Real estate investment trust (REIT) Empire State Realty Trust (NYSE: ESRT) is an office landlord with a little bit of exposure to ground-level retail. Today, in the face of the coronavirus, investors might be wondering if that's a worthwhile focus. This is a fair question, but it misses the really big risk at this specific REIT. Here's the real elephant in the room when it comes to Empire State Realty Trust.
The opportunity ahead
The coronavirus has pushed employees out of the office environment and into work-from-home mode. Some industry watchers have suggested this will end up being a permanent shift. Maybe, but it's highly likely offices will remain very important to businesses. There are just too many benefits from bringing people together to share and create.
Assuming the work-from-home trend shifts back toward a more normal work-from-work trend, retail stores on the bottom floor of office buildings will likely pick up again, too. So, long term, Empire State Realty's big-picture business model probably isn't broken. That suggests there's turnaround appeal here, even after a massive stock rally in November on positive coronavirus vaccine news. In fact, the shares are still roughly 30% below their early-year highs.
However, that doesn't mean the REIT is a great buy for every investor. But to figure out if you should steer clear, you need to look a little deeper.
The real problem to care about
Assuming the coronavirus is a temporary, surmountable problem, why not buy Empire State Realty Trust? The answer is right in the name. This REIT is hyperfocused on just one region: New York City and its surrounding suburbs. That's not a small issue.
On the company's website, the property map isn't an image of the United States; it's a closeup of just a small region of New York and Connecticut -- not even the entire states. If the office market in this area is weak, Empire State Realty Trust has nothing to fall back on to prop up its results. That lack of diversification should worry more conservative investors.
But there's more to this diversification risk than just the region in which the REIT operates. Just six properties make up a massive 73% of its rent roll. If any one of those properties has a problem, Empire State Realty Trust could find itself in a world of hurt, which would flow quickly through to shareholders.
Note that in the face of the coronavirus, the REIT stopped paying dividends in the third quarter. That's an extreme outcome driven by an extreme event, and the dividend should return at some point soon. But once things get back to "normal," it wouldn't be a shock to see a more modest dividend reduction if just a single property experienced operational difficulties.
Which gets us to the elephant in the room: The company's flagship property, the Empire State Building, makes up a huge 33% of the rent roll (roughly 40% of the rent from the property, meanwhile, comes from the observation deck).
There's no question the Empire State Building is an iconic asset, but having a third of this REIT's top line tied to a single property is a level of concentration that should worry even aggressive investors. Imagine what would happen if even half the property became unrentable because of something like a fire or an industrial accident. Is that likely to happen? Probably not, but is it worth the risk that it could?
Spread your bets around
New York is a great city, but there are a lot of other great cities in the country, too.

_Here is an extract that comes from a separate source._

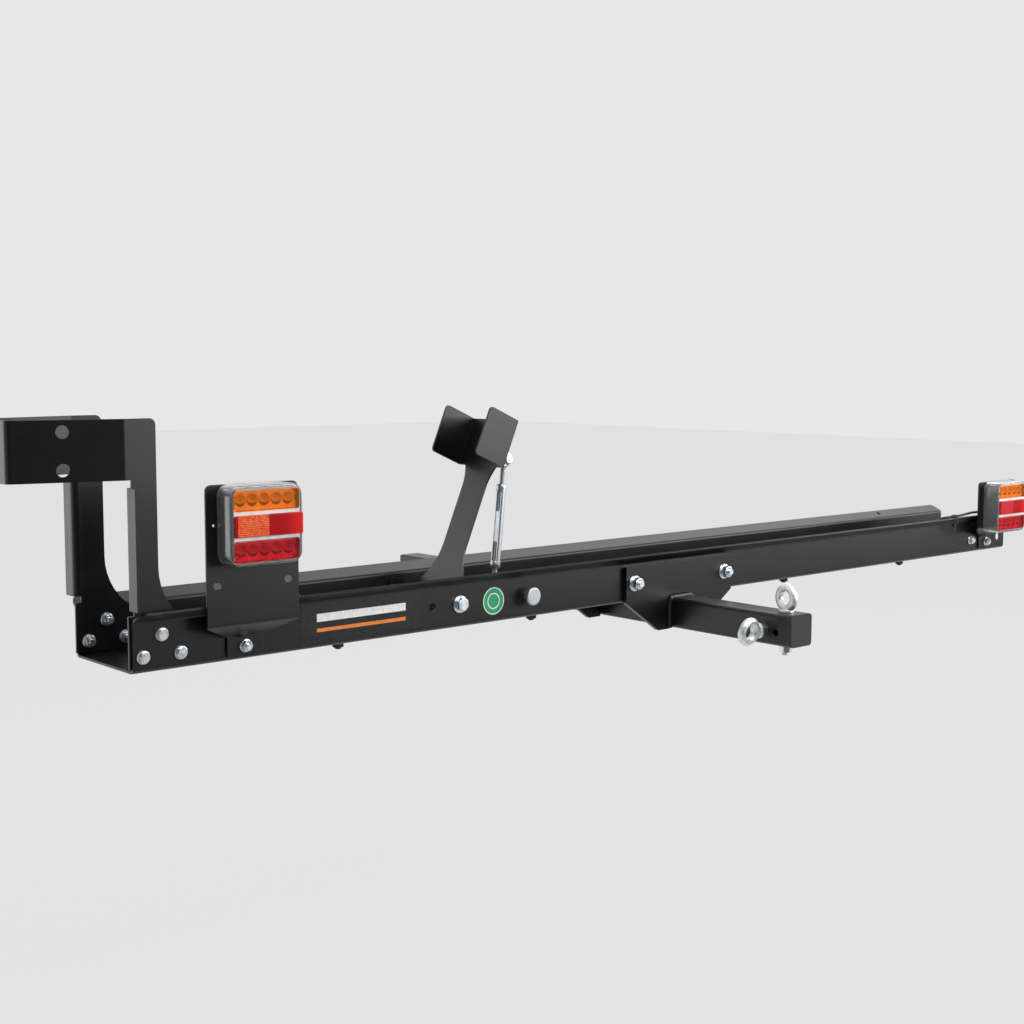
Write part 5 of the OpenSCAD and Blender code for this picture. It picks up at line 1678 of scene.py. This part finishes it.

And while few buildings have the same name cache as the Empire State Building, it's not really all that special when you think about it as an office building. Most investors would probably be better off putting their money to work in a more diversified office REIT.
In the end, Empire State Realty Trust is really a fairly high-stakes bet on the New York City region. That might be right for some people, but most would be better served by a more diversified approach.